Published October 28, 2015
Cross a finish line this summer and chances are you'll be handed a banana. What gives? In a word: potassium.
One of your body's most important electrolytes, potassium helps carry electrical impulses throughout your body so your cells communicate and do what they need to do—like keep you living. Deficiencies are linked to muscle fatigue, cramping, constipation, and even heart irregularities. Plus, potassium helps your body convert carbs into glycogen—your body's form of stored quick-acting energy. So when you're running low on energy after a workout, some potassium give you some oomph and get your muscles the fuel they need for growth and repair.

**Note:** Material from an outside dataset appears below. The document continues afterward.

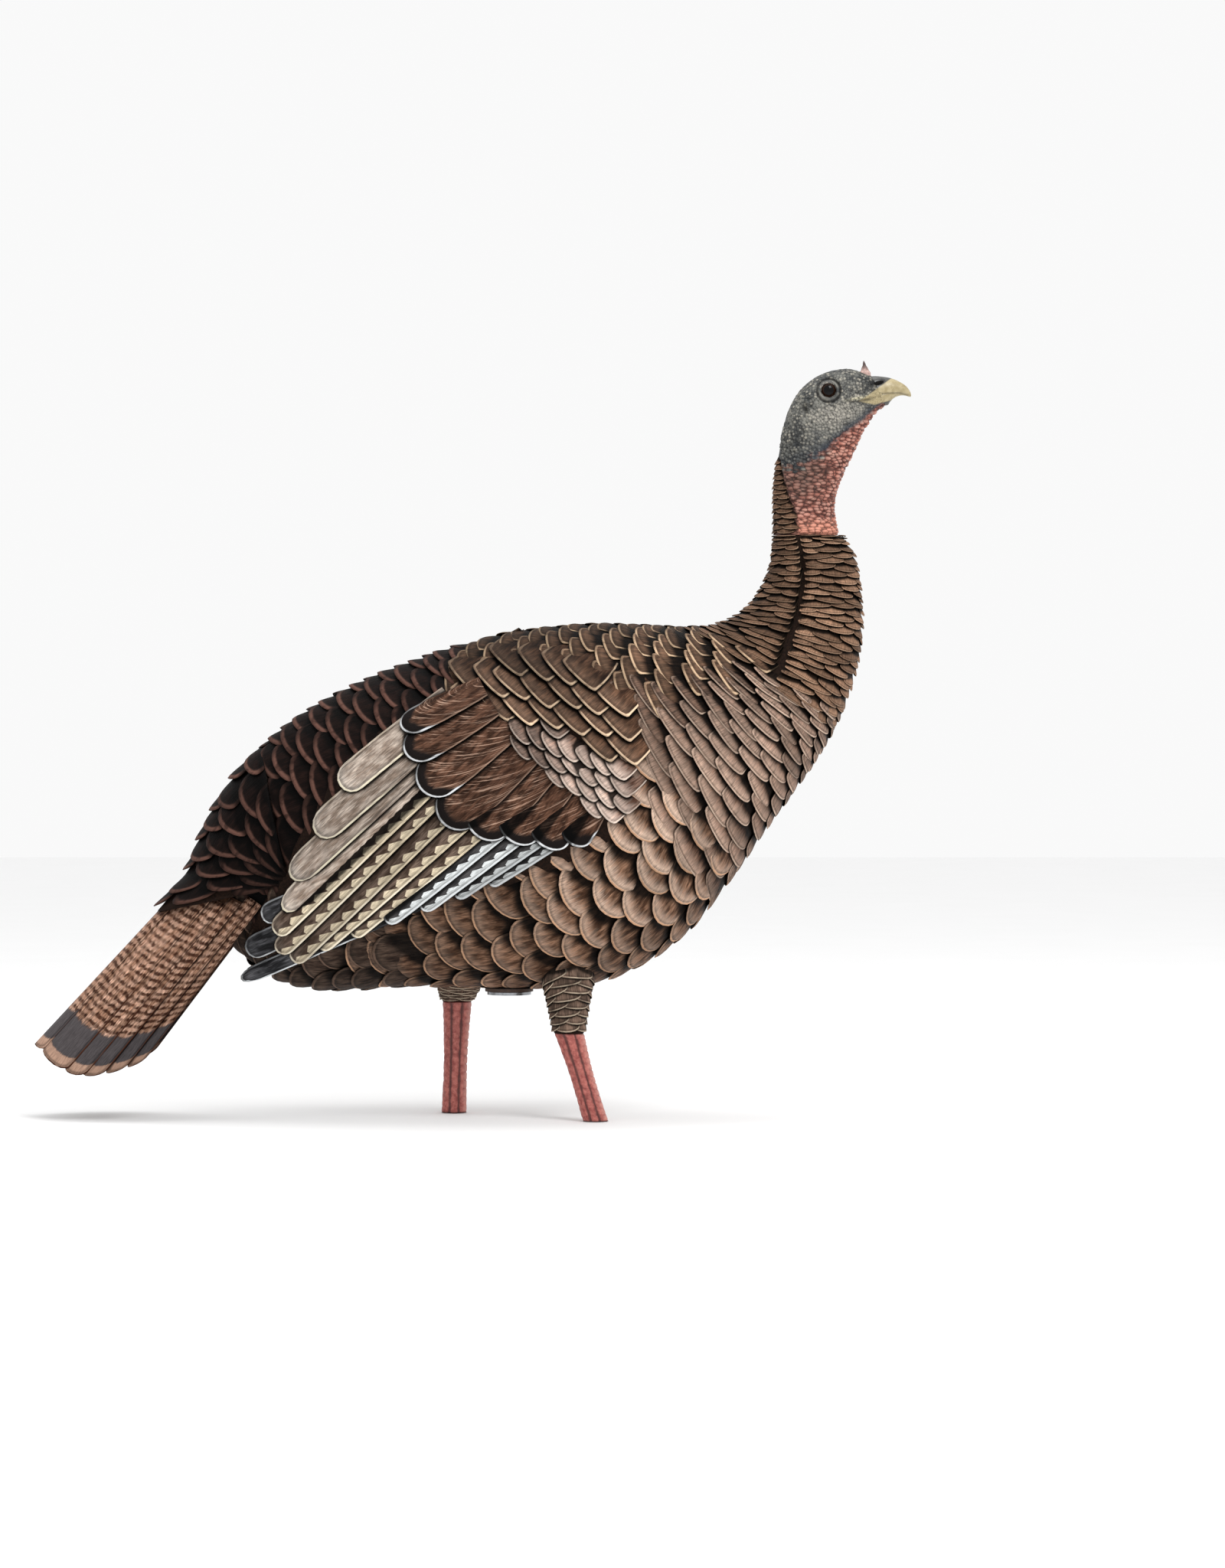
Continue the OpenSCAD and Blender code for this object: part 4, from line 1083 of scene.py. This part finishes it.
# A near-black piece in each nostril: painted shade in the opening.
nostril_shade_mat = plain_paint("nostril", (10, 9, 9), (30, 27, 25), 0.6, 0.8, 0.1)
a, b = grid(np.radians(np.linspace(4, 176, 15)), np.radians(np.arange(0, 360, 18)))
for side, tag in ((1, "left"), (-1, "right")):
    along, up = -4.6 * np.cos(a), 2.0 * np.sin(a) * np.cos(b)
    rings = xyz(337.0 + along, side * (7.6 - 0.16 * along + 1.5 * np.sin(a) * np.sin(b)),
                558.2 + up + 0.25 * along)
    tube_between(f"nostril_{tag}", rings[:, ::side], "head", nostril_shade_mat, slot="horn")

p = Paint("eyelid", 0.5)
n = p.noise(p.place(), 0.6, 3.0)
p.bump(n, 0.0005, 0.6)
# The lid's colour is darkened by painted shade in its gaps.
lid_mat = p.finish(p.shade(p.mix(p.step(n, 0.35, 0.65), (80, 78, 76), (150, 144, 134)),
                           p.crevice_shade(0.003, 1.2)))
a, b = grid(np.radians(np.arange(0, 360, 7.5)), np.radians(np.arange(0, 360, 24)))
rad = 7.8 + 1.1 * np.cos(b) + 0.12 * np.cos(9 * a)
for side, tag in ((1, "left"), (-1, "right")):
    lid = xyz(EYE[0] + rad * np.cos(a), side * (16.9 + 0.9 * np.sin(b) - 0.02 * (rad * np.cos(a) + 2)),
              EYE[1] + 0.93 * rad * np.sin(a))
    q = grid_quads(len(a) + 1, len(b[0]), wrap=True) % a.size
    new_mesh(f"eyelid_{tag}", lid, q[:, ::-side], "head", lid_mat, slot="head_skin")

p = Paint("eye_glass", 0.08, 0.15)
x, _, z = p.parts(p.place())
dx, dz = x - float(EYE[0]), z - float(EYE[1])
iris = p.mix(p.step(p.noise(p.vec(dx, dz, 0.0), 0.9, 3.0), 0.3, 0.7), (20, 12, 8), (58, 36, 24))
p.bsdf.inputs["Coat Weight"].default_value = 0.03
eye_mat = p.finish(p.mix(p.step(p.calc("SQRT", dx * dx + dz * dz), 4.2, 5.0), (6, 5, 5), iris))

p = Paint("snood_skin", 0.55)
pos = p.place()
n = p.noise(pos, 0.7, 3.0)
p.bump(n, 0.0006, 0.8)
col = p.mix(p.step(p.parts(pos)[2], 568.0, 575.0), (206, 172, 162), (84, 66, 62))
snood_mat = p.finish(p.shade(col, p.step(n, 0.3, 0.7, 0.7, 1.2)))
t, a = grid(np.linspace(0, 1, 26), np.radians(np.arange(0, 360, 15)))
rad = np.interp(t, [0, 0.3, 0.55, 0.75, 0.9, 1], [5.8, 5.0, 3.0, 1.5, 0.9, 0.3])
rad = rad + 0.3 * np.sin(24 * t) * (1 - t)
tube_between("snood", xyz(325 - 1.4 * t ** 2 + rad * np.cos(a), rad * np.sin(a), 563 + 15.6 * t), "head",
             snood_mat, replaces=("snood",), slot="head_skin")

# ---------------------------------------------------------------- legs

# Rib over the leg, x and z of the ankle, x of the foot.
RIGHT = dict(u=10.65, x=55.0, ankle=-32.0, foot=79.0)
LEFT = dict(u=12.1, x=-49.0, ankle=-9.0, foot=-52.0)
LEG_Y, FOOT_Z = 46, -112
RING = 48
p = Paint("shank_skin", 0.5, 0.45)
plate, crease, raised = p.split("region")
pos = p.place()
col = p.mix(p.step(p.noise(pos, 0.25, 4.0, 0.65), 0.3, 0.7), (150, 66, 60), (206, 120, 108))
# crease paints the grooves dark red and raised darkens the low parts: painted shade in these hollows. The
# crevice term adds painted shade in the gaps.
col = p.mix(crease, p.mix(plate, col, (232, 172, 158)), (96, 30, 28))
col = p.shade(col, p.step(raised, 0.0, 0.5, 0.5, 1.0))
p.bump(p.noise(pos, 0.9, 2.0), 0.0004, 0.4)
shank_mat = p.finish(p.shade(col, p.crevice_shade(0.003, 1.2)))


def thigh_rings(leg, off=0.0):
    a = np.radians(np.arange(RING) * 360 / RING)
    top = body_skin.lift(leg["u"] - 0.42 * np.cos(a), 156 + 12 * np.sin(a), np.full(RING, -4.0))
    ankle = xyz(leg["x"] + 14.5 * np.cos(a), LEG_Y - 13 * np.sin(a), np.full(RING, leg["ankle"]))
    t = np.linspace(0, 1, 21)[:, None]
    xy = top[None, :, :2] + (ankle - top)[None, :, :2] * (t ** 0.7)[..., None]
    z = top[None, :, 2] + (ankle - top)[None, :, 2] * t
    mid = xy.mean(1, keepdims=True)
    return np.concatenate([mid + (xy - mid) * (1 + off / 15), z[..., None]], -1)


class LegSkin:
    """The thigh of one side. Its parameters are the share of its height and the angle round it."""

    def __init__(self, leg, side):
        self.rings, self.side = thigh_rings(leg), side

    def lift(self, u, v, off):
        u = np.clip(u, 0, 0.999) * 20
        k = (v % 360) / 360 * RING
        i, j = np.floor(u).astype(int), np.floor(k).astype(int) % RING
        fu, fv = (u - i)[..., None], (k - np.floor(k))[..., None]
        g, mid, j_next = self.rings, self.rings.mean(1), (j + 1) % RING
        p = (g[i, j] * (1 - fu) + g[i + 1, j] * fu) * (1 - fv)
        p = p + (g[i, j_next] * (1 - fu) + g[i + 1, j_next] * fu) * fv
        d = p - (mid[i] * (1 - fu) + mid[i + 1] * fu)
        d[..., 2] = 0
        d /= np.linalg.norm(d, axis=-1, keepdims=True) + 1e-9
        return (p + d * np.asarray(off)[..., None]) * (1, self.side, 1)


thigh_mat = feather_paint("thigh_feathers", (66, 50, 41), (122, 98, 84), (176, 150, 132), (214, 194, 170),
                          0.8, 0.9, 0.5, ao=0.003)


def thigh(leg, side, tag):
    rings = thigh_rings(leg, -1.0) * (1, side, 1)
    tube_between(f"thigh_skin_{tag}", rings[:, ::side], "body", under_shade_mat, replaces=(f"thigh_{tag}",),
                 slot="painted_feathers")
    rows = []
    height = float(thigh_rings(leg)[0, :, 2].mean()) - leg["ankle"]
    count = 8
    for k in range(count):
        for j in range(5):
            rows.append([0.25 + 0.73 * k / (count - 1), (j + 0.5 * (k % 2)) * 72 + 10, -1 / height, 0, 0,
                         360 / 84, 13, 24, -1.2, 1.5, 0.3, 0, rng.random(), 0.5, 0.0,
                         height * 0.73 / (count - 1), 1])
    plumage(f"thigh_feathers_{tag}", LegSkin(leg, side), rows, thigh_mat,
            dict(SCALE, ny=6, y0=0.55, thick=0.5))


def shank(leg, side, tag):
    t, deg = grid(np.linspace(0, 1, 70), np.arange(0, 360, 6.0))
    a = np.radians(deg)
    rad = 13 - 2 * t - 1.6 * np.sin(np.pi * t)
    x, top = leg["x"] + (leg["foot"] - leg["x"]) * t, leg["ankle"] - 0.1
    p = xyz(x + rad * np.cos(a), LEG_Y - 0.85 * rad * np.sin(a), top + (FOOT_Z - top) * t)
    scute = np.abs(((t * 14 + 0.12 * np.cos(2 * a)) % 1) - 0.5) * 2
    plate = smooth(60, 20, np.abs(((deg + 180) % 360) - 180))
    bump = plate * 0.7 * smooth(1.0, 0.7, scute) + (1 - plate) * 0.6 * cells(p, 3.4, (1, 1, 0.7), 9)[0]
    # Grooves down the shank, dented in and painted darker as painted shade.
    crease = sum(hump(((deg - c + 180) % 360 - 180) / 6.0) for c in (66, 112, 248, 294))
    bump = (bump - 0.9 * crease) * smooth(0, 0.03, t)
    p = (p + xyz(bump * np.cos(a), -0.85 * bump * np.sin(a), 0 * a)) * (1, side, 1)
    tube_between(f"shank_{tag}", p, "body", shank_mat, {"region": np.clip(xyz(
        plate * 0.5 * smooth(1.0, 0.6, scute), crease * 0.8, bump + 0.3), 0, 1)},
        replaces=(f"shank_{tag}",), slot="shank_skin")


for side, tag, leg in ((1, "left", LEFT), (-1, "right", RIGHT)):
    thigh(leg, side, tag)
    shank(leg, side, tag)

# ---------------------------------------------------------------- fittings that stay as they are in the frame

steel = plain_paint("brushed_steel", (150, 152, 156), (182, 184, 188), 0.4, 0.34, 0.5, 0.15, 1.0)
black = plain_paint("moulded_black", (24, 24, 26), (38, 38, 40), 0.3, 0.5)
brown = plain_paint("moulded_brown", (62, 44, 34), (84, 62, 50), 0.3, 0.6)
nylon = plain_paint("nylon", (214, 210, 196), (228, 226, 216), 0.3, 0.45)
rubber = plain_paint("rubber", (18, 18, 19), (30, 30, 32), 0.5, 0.75)
FINISHES = {
    steel: ("swivel_sleeve", "limiter_pin", "wing_push_nuts", "leg_screws", "tail_nut", "tail_pin",
            "spigot_clip"),
    brown: ("belly_collar",),
    black: ("collar_nut", "stake_tube", "back_pad", "neck_plate", "tail_block", "head_base", "neck_spigot"),
    nylon: ("lower_bush", "upper_bush", "pivot_cup", "seam_dowels", "neck_socket"),
    rubber: ("collar_gasket", "spigot_oring"),
    eye_mat: ("eye_left", "eye_right")}
for mat, names in FINISHES.items():
    for name in names:
        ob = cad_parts[name]
        ob.data.materials.clear()
        ob.data.materials.append(mat)

# ---------------------------------------------------------------- floor, light and camera

p = Paint("floor", 0.8, 0.2)
me = bpy.data.meshes.new("floor")
s, z = 6.0, cad_lo[2] - 0.0005
me.from_pydata([(-s, -s, z), (s, -s, z), (s, s, z), (-s, s, z)], [], [(0, 1, 2, 3)])
greys = [0.93, 0.93, 0.93, 1], [0.96, 0.96, 0.96, 1]
me.materials.append(p.finish(p.mix(p.noise(p.place(), 0.01, 3.0), *greys)))
floor = bpy.data.objects.new("floor", me)
bpy.context.scene.collection.objects.link(floor)

world = bpy.data.worlds.new("studio")
bpy.context.scene.world = world
world.use_nodes = True
world.node_tree.nodes["Background"].inputs[0].default_value = (1, 1, 1, 1)
world.node_tree.nodes["Background"].inputs[1].default_value = 0.95


def aimed(name, data, place, aim):
    """A light or camera at a place, looking at aim."""
    ob = bpy.data.objects.new(name, data)
    bpy.context.scene.collection.objects.link(ob)
    ob.location = place
    ob.rotation_euler = (Vector(aim) - Vector(place)).to_track_quat("-Z", "Y").to_euler()
    return ob


for name, place, target, size, watts in (("key", (0.9, -1.6, 2.0), (0.05, 0, 0.25), 0.9, 26),
                                         ("top", (0.0, 0.1, 2.2), (0.0, 0, 0.2), 1.2, 14)):
    light = bpy.data.lights.new(name, "AREA")
    light.size, light.energy = size, watts
    aimed(name, light, place, target)

cam = bpy.data.cameras.new("camera")
cam.lens, cam.sensor_width = 125.6, 36
DIST, ELEV = 5.0, math.radians(1.5)
target = Vector((0.0945, 0, 0.1925))
place = target + Vector((0, -DIST * math.cos(ELEV), DIST * math.sin(ELEV)))
bpy.context.scene.camera = aimed("camera", cam, place, target)
bpy.context.scene.view_settings.view_transform = "Standard"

But 70 percent of your body's potassium is in your fluids (think: plasma, blood, and sweat). So the more you sweat, the more potassium you lose, and the more you need to take in after a workout. And chances are you need more than that banana's paltry 422 mg. Here are four bigger, better sources:
Lending even more credence to the belief that everything's better with avocado: 1 cup of sliced avocado contains 708 mg of potassium. Just don't eat this after every workout, or you could end up taking in more calories than you should.
We doubt you're actually weighing your sweet potatoes, but a 130g spud (about 5 inches long) packs 438 mg of potassium. Plus, it comes with a hefty load of carbs, which can make it even easier for potassium to do its glycogen-revving thing.
Plain Non-Fat Yogurt
A single 8-ounce serving will score you 579 grams of the good stuff—not to mention a hefty dose of protein, which is essential after any workout for muscle synthesis.
The ultimate in post-workout hydration, one glass of coconut water packs about 480 mg of potassium—way more than just about any "electrolyte-replacing" sports drink out there.